For the public market investor, the choice is clear. The corporate structure provides the safety, liquidity, and scalability necessary for building long-term wealth.

  • Limited Liability: Your ultimate financial shield. It allows you to invest in promising but inherently risky ventures without betting the farm.
  • Liquidity: The ability to easily convert your investment back into cash via the stock market is a massive advantage over private business ownership.
  • Perpetual Existence: The business is built to last, allowing for true long-term investment horizons and the power of compounding to take full effect.
  • Access to Capital: Enables companies to fund growth, conduct R&D, and defend their economic moats against competitors.
  • Double Taxation: This is the trade-off for limited liability. The corporation pays taxes on its profits, and when it distributes those profits to you as a dividend, you have to pay taxes on that income as well. This reduces the net return to the shareholder.
  • The Agency Problem: This is a critical risk. The owners (shareholders) are separate from the managers (CEO and executives). Management might be tempted to act in their own self-interest—like awarding themselves huge bonuses after a mediocre year—rather than in the best interest of the long-term owners. This is a central focus of good corporate_governance.

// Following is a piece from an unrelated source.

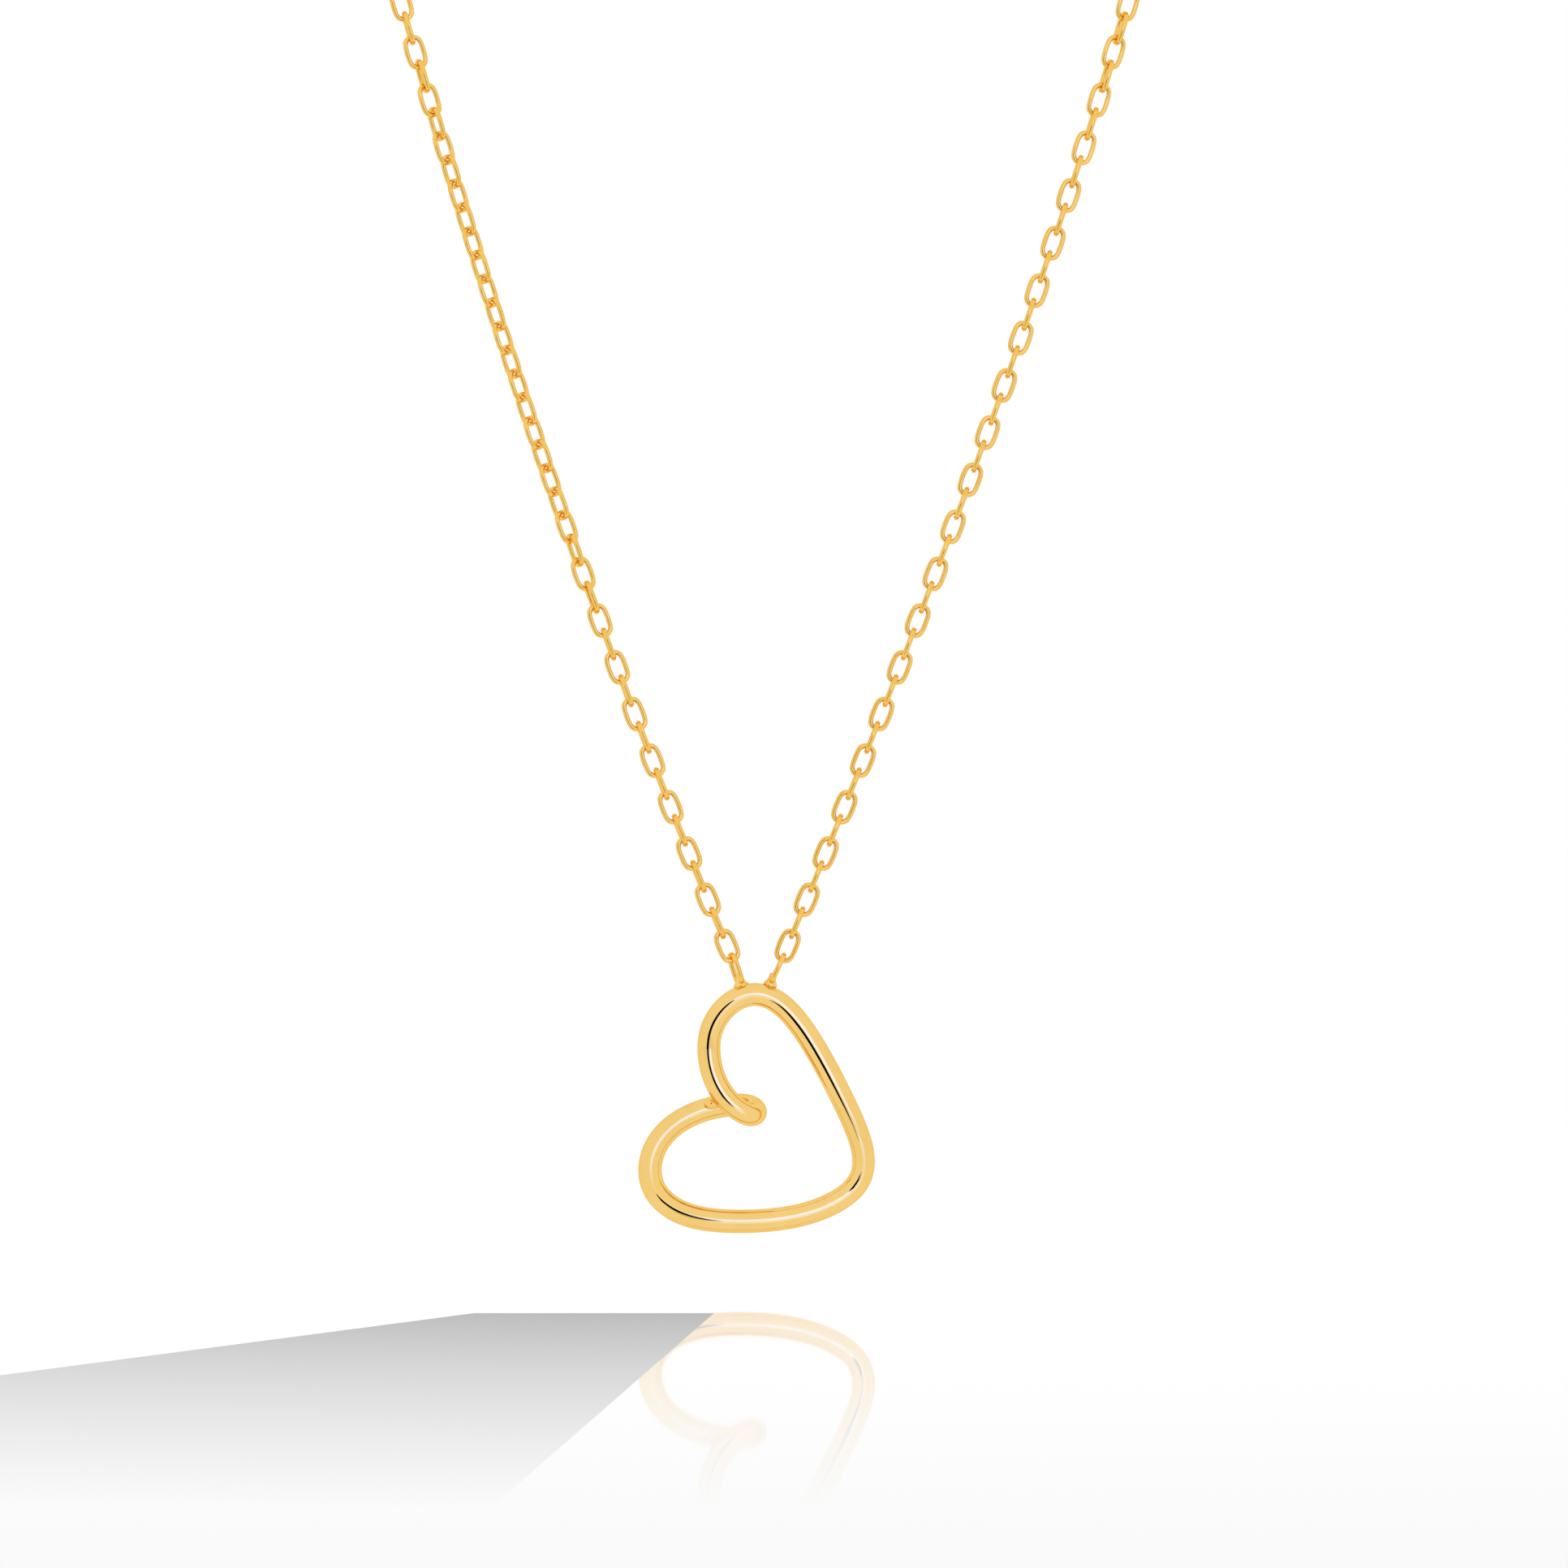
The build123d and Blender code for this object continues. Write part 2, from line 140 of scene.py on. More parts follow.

  • Complexity and Cost: Running a public corporation involves significant legal, accounting, and compliance costs. These overheads can be a drag on performance, especially for smaller companies.
  • Abusive Share Structures: As mentioned, dual-class share structures can leave public investors as second-class citizens with financial exposure but no meaningful influence, concentrating power in the hands of a few insiders. Always check the voting rights attached to the shares you are buying.